● EXERCISE GOAL: Repeat the listing below in full, exactly as it stands.

○ ○ ○

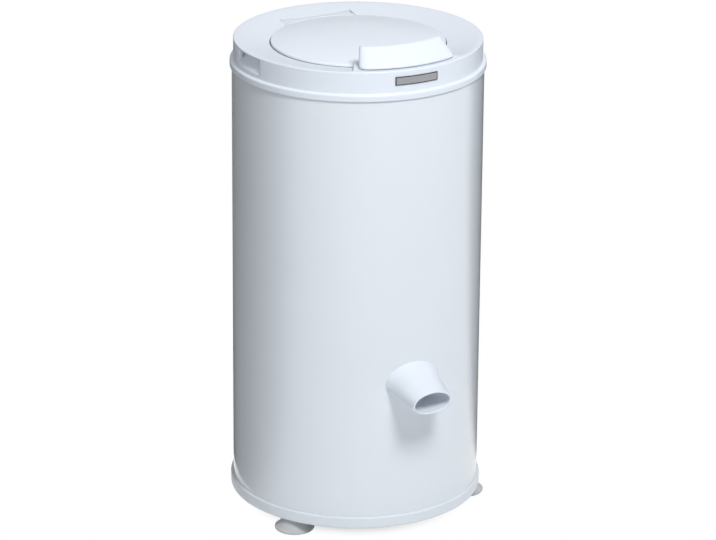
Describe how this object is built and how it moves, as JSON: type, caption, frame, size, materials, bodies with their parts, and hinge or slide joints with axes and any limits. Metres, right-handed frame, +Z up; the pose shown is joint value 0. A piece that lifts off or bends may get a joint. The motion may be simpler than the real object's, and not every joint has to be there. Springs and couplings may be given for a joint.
{
  "type": "laundry spin dryer",
  "caption": "Upright round laundry spin dryer: white steel casing on rubber feet, hinged round lid with latching handle, spinning drum and a front drain spout.",
  "frame": {"origin": "middle of the object's box in plan, on the floor that the feet stand on", "axes": "+Z up, -Y to the front where the spout, badge plate and handle are, +X to the right of someone who faces the front"},
  "size_m": [0.352, 0.413, 0.6992],
  "materials": {
    "white_steel": "gloss white enamel",
    "white_plastic": "satin gloss moulded",
    "base_plastic": "satin moulded",
    "tub_plastic": "moulded",
    "grey_rubber": "matte",
    "black_rubber": "matte",
    "stainless_steel": "brushed",
    "zinc_steel": "zinc plated",
    "cast_aluminium": "as cast",
    "steel_core": "varnished",
    "black_plastic": "moulded",
    "grey_plate": "satin",
    "friction_pad": "rough"
  },
  "bodies": {
    "chassis": {"base_pan": "base_plastic", "foot_left": "grey_rubber", "foot_right": "grey_rubber", "foot_rear": "grey_rubber", "foot_screw_left": "zinc_steel", "foot_screw_right": "zinc_steel", "foot_screw_rear": "zinc_steel", "outer_casing": "white_steel", "top_cover": "white_plastic", "badge_plate": "grey_plate", "water_tub": "tub_plastic", "splash_ring": "tub_plastic", "spout_seal": "black_rubber", "drain_spout": "white_plastic", "neck_seal": "black_rubber", "tub_screw_1": "zinc_steel", "tub_screw_2": "zinc_steel", "tub_screw_3": "zinc_steel", "motor_carrier": "zinc_steel", "rubber_mount_1": "black_rubber", "rubber_mount_2": "black_rubber", "rubber_mount_3": "black_rubber", "mount_bolt_1": "zinc_steel", "mount_bolt_2": "zinc_steel", "mount_bolt_3": "zinc_steel", "stator": "steel_core", "lower_end_shield": "cast_aluminium", "upper_end_shield": "cast_aluminium", "lower_bearing": "steel_core", "upper_bearing": "steel_core", "motor_bolt_1": "zinc_steel", "motor_bolt_2": "zinc_steel", "motor_bolt_3": "zinc_steel", "brake_pivot": "zinc_steel", "brake_spring": "steel_core", "switch_bracket": "zinc_steel", "plunger_spring": "zinc_steel", "microswitch": "black_plastic", "brake_cable": "black_plastic", "terminal_box": "black_plastic", "cord_grommet": "black_rubber", "capacitor": "grey_plate", "lid_hinge_pin": "zinc_steel"},
    "spinner": {"drum": "stainless_steel", "drum_hub": "cast_aluminium", "drum_shaft": "steel_core", "hub_nut": "zinc_steel", "hub_cap": "grey_plate", "rotor": "steel_core", "brake_drum": "steel_core"},
    "lid": {"lid_outer": "white_plastic", "lid_inner": "tub_plastic", "lid_gasket": "black_rubber", "handle_pin_right": "zinc_steel", "handle_pin_left": "zinc_steel"},
    "handle": {"lid_handle": "white_plastic", "latch_hook": "zinc_steel"},
    "plunger": {"interlock_plunger": "black_plastic"},
    "brake": {"brake_lever": "zinc_steel", "brake_shoe": "friction_pad"}
  },
  "joints": [
    {"name": "lid_hinge", "type": "hinge", "parent": "chassis", "child": "lid", "pos_m": [0, 0.15105, 0.6639], "axis": [-1, 0, 0], "range_deg": [0, 95]},
    {"name": "handle_lift", "type": "hinge", "parent": "lid", "child": "handle", "pos_m": [0, -0.08595, 0.6787], "axis": [-1, 0, 0], "range_deg": [0, 24], "stiffness_Nm_per_rad": 0.15, "springref_deg": -20.05},
    {"name": "drum_spin", "type": "hinge", "parent": "chassis", "child": "spinner", "pos_m": [0, 0.02405, 0.1915], "axis": [0, 0, 1], "continuous": true},
    {"name": "plunger_slide", "type": "slide", "parent": "chassis", "child": "plunger", "axis": [0, 0, 1], "range_m": [0, 0.005], "stiffness_N_per_m": 100, "springref_m": 0.006, "deforming": ["plunger_spring"]},
    {"name": "brake_swing", "type": "hinge", "parent": "chassis", "child": "brake", "pos_m": [-0.052, -0.00795, 0.054], "axis": [0, 0, -1], "range_deg": [0, 2.2], "stiffness_Nm_per_rad": 1}
  ],
  "couplings": [
    {"joint": "plunger_slide", "follows": "handle_lift", "m_per_rad": 0.0119},
    {"joint": "brake_swing", "follows": "handle_lift", "ratio": 0.0916}
  ]
}
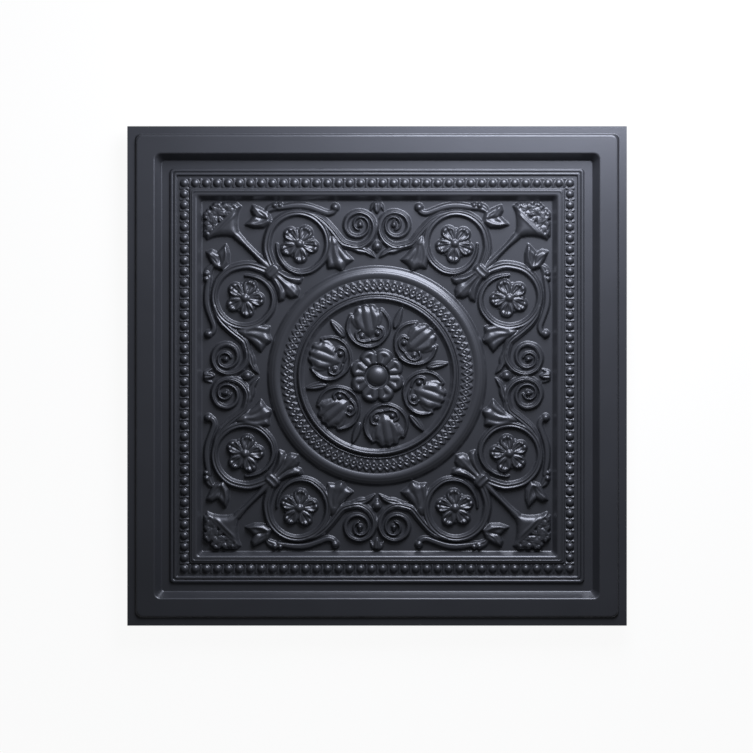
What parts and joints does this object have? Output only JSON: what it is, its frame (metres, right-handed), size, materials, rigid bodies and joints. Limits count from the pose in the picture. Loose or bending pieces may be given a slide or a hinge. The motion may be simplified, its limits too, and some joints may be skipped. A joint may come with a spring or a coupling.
{
  "type": "ceiling tile",
  "caption": "Square coffered lay-in ceiling tile, vacuum formed from thin plastic sheet, with a raised border, bead moulding, scrollwork field and round medallion.",
  "frame": {"origin": "middle of the flat back of the sunk field, which is the lowest face of the tile lying face up", "axes": "+Z out of the decorated face; +X and +Y along two edges of the square"},
  "size_m": [0.603, 0.603, 0.0228],
  "materials": {
    "black_plastic": "satin black, vacuum formed PVC"
  },
  "bodies": {
    "root": {"ceiling_tile": "black_plastic"}
  },
  "joints": []
}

○ ○ ○

● IN RESPONSE:
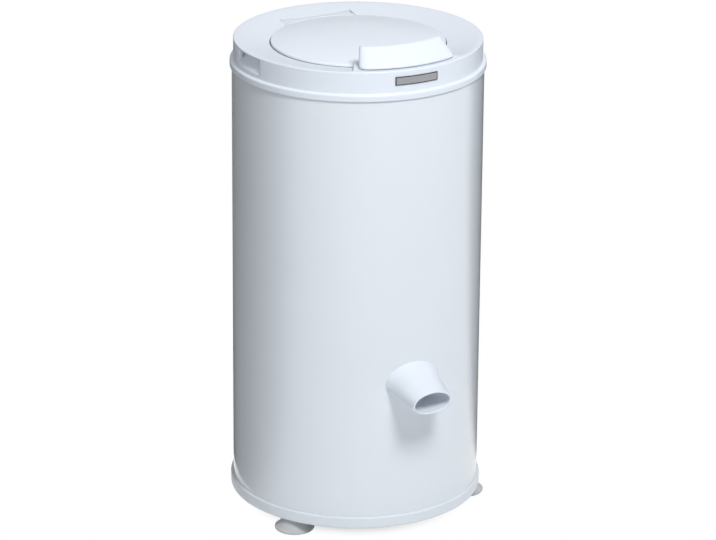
Describe how this object is built and how it moves, as JSON: type, caption, frame, size, materials, bodies with their parts, and hinge or slide joints with axes and any limits. Metres, right-handed frame, +Z up; the pose shown is joint value 0. A piece that lifts off or bends may get a joint. The motion may be simpler than the real object's, and not every joint has to be there. Springs and couplings may be given for a joint.
{
  "type": "laundry spin dryer",
  "caption": "Upright round laundry spin dryer: white steel casing on rubber feet, hinged round lid with latching handle, spinning drum and a front drain spout.",
  "frame": {"origin": "middle of the object's box in plan, on the floor that the feet stand on", "axes": "+Z up, -Y to the front where the spout, badge plate and handle are, +X to the right of someone who faces the front"},
  "size_m": [0.352, 0.413, 0.6992],
  "materials": {
    "white_steel": "gloss white enamel",
    "white_plastic": "satin gloss moulded",
    "base_plastic": "satin moulded",
    "tub_plastic": "moulded",
    "grey_rubber": "matte",
    "black_rubber": "matte",
    "stainless_steel": "brushed",
    "zinc_steel": "zinc plated",
    "cast_aluminium": "as cast",
    "steel_core": "varnished",
    "black_plastic": "moulded",
    "grey_plate": "satin",
    "friction_pad": "rough"
  },
  "bodies": {
    "chassis": {"base_pan": "base_plastic", "foot_left": "grey_rubber", "foot_right": "grey_rubber", "foot_rear": "grey_rubber", "foot_screw_left": "zinc_steel", "foot_screw_right": "zinc_steel", "foot_screw_rear": "zinc_steel", "outer_casing": "white_steel", "top_cover": "white_plastic", "badge_plate": "grey_plate", "water_tub": "tub_plastic", "splash_ring": "tub_plastic", "spout_seal": "black_rubber", "drain_spout": "white_plastic", "neck_seal": "black_rubber", "tub_screw_1": "zinc_steel", "tub_screw_2": "zinc_steel", "tub_screw_3": "zinc_steel", "motor_carrier": "zinc_steel", "rubber_mount_1": "black_rubber", "rubber_mount_2": "black_rubber", "rubber_mount_3": "black_rubber", "mount_bolt_1": "zinc_steel", "mount_bolt_2": "zinc_steel", "mount_bolt_3": "zinc_steel", "stator": "steel_core", "lower_end_shield": "cast_aluminium", "upper_end_shield": "cast_aluminium", "lower_bearing": "steel_core", "upper_bearing": "steel_core", "motor_bolt_1": "zinc_steel", "motor_bolt_2": "zinc_steel", "motor_bolt_3": "zinc_steel", "brake_pivot": "zinc_steel", "brake_spring": "steel_core", "switch_bracket": "zinc_steel", "plunger_spring": "zinc_steel", "microswitch": "black_plastic", "brake_cable": "black_plastic", "terminal_box": "black_plastic", "cord_grommet": "black_rubber", "capacitor": "grey_plate", "lid_hinge_pin": "zinc_steel"},
    "spinner": {"drum": "stainless_steel", "drum_hub": "cast_aluminium", "drum_shaft": "steel_core", "hub_nut": "zinc_steel", "hub_cap": "grey_plate", "rotor": "steel_core", "brake_drum": "steel_core"},
    "lid": {"lid_outer": "white_plastic", "lid_inner": "tub_plastic", "lid_gasket": "black_rubber", "handle_pin_right": "zinc_steel", "handle_pin_left": "zinc_steel"},
    "handle": {"lid_handle": "white_plastic", "latch_hook": "zinc_steel"},
    "plunger": {"interlock_plunger": "black_plastic"},
    "brake": {"brake_lever": "zinc_steel", "brake_shoe": "friction_pad"}
  },
  "joints": [
    {"name": "lid_hinge", "type": "hinge", "parent": "chassis", "child": "lid", "pos_m": [0, 0.15105, 0.6639], "axis": [-1, 0, 0], "range_deg": [0, 95]},
    {"name": "handle_lift", "type": "hinge", "parent": "lid", "child": "handle", "pos_m": [0, -0.08595, 0.6787], "axis": [-1, 0, 0], "range_deg": [0, 24], "stiffness_Nm_per_rad": 0.15, "springref_deg": -20.05},
    {"name": "drum_spin", "type": "hinge", "parent": "chassis", "child": "spinner", "pos_m": [0, 0.02405, 0.1915], "axis": [0, 0, 1], "continuous": true},
    {"name": "plunger_slide", "type": "slide", "parent": "chassis", "child": "plunger", "axis": [0, 0, 1], "range_m": [0, 0.005], "stiffness_N_per_m": 100, "springref_m": 0.006, "deforming": ["plunger_spring"]},
    {"name": "brake_swing", "type": "hinge", "parent": "chassis", "child": "brake", "pos_m": [-0.052, -0.00795, 0.054], "axis": [0, 0, -1], "range_deg": [0, 2.2], "stiffness_Nm_per_rad": 1}
  ],
  "couplings": [
    {"joint": "plunger_slide", "follows": "handle_lift", "m_per_rad": 0.0119},
    {"joint": "brake_swing", "follows": "handle_lift", "ratio": 0.0916}
  ]
}
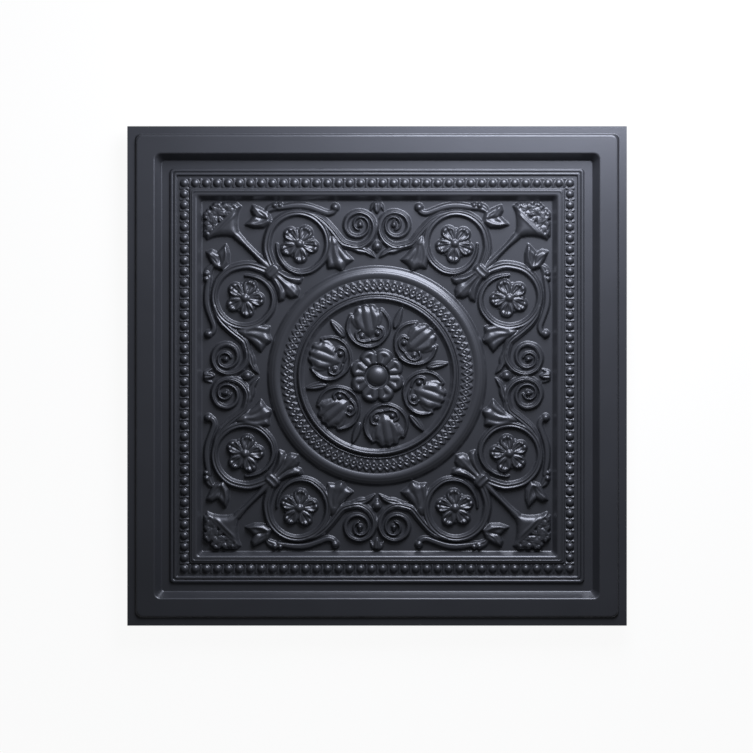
What parts and joints does this object have? Output only JSON: what it is, its frame (metres, right-handed), size, materials, rigid bodies and joints. Limits count from the pose in the picture. Loose or bending pieces may be given a slide or a hinge. The motion may be simplified, its limits too, and some joints may be skipped. A joint may come with a spring or a coupling.
{
  "type": "ceiling tile",
  "caption": "Square coffered lay-in ceiling tile, vacuum formed from thin plastic sheet, with a raised border, bead moulding, scrollwork field and round medallion.",
  "frame": {"origin": "middle of the flat back of the sunk field, which is the lowest face of the tile lying face up", "axes": "+Z out of the decorated face; +X and +Y along two edges of the square"},
  "size_m": [0.603, 0.603, 0.0228],
  "materials": {
    "black_plastic": "satin black, vacuum formed PVC"
  },
  "bodies": {
    "root": {"ceiling_tile": "black_plastic"}
  },
  "joints": []
}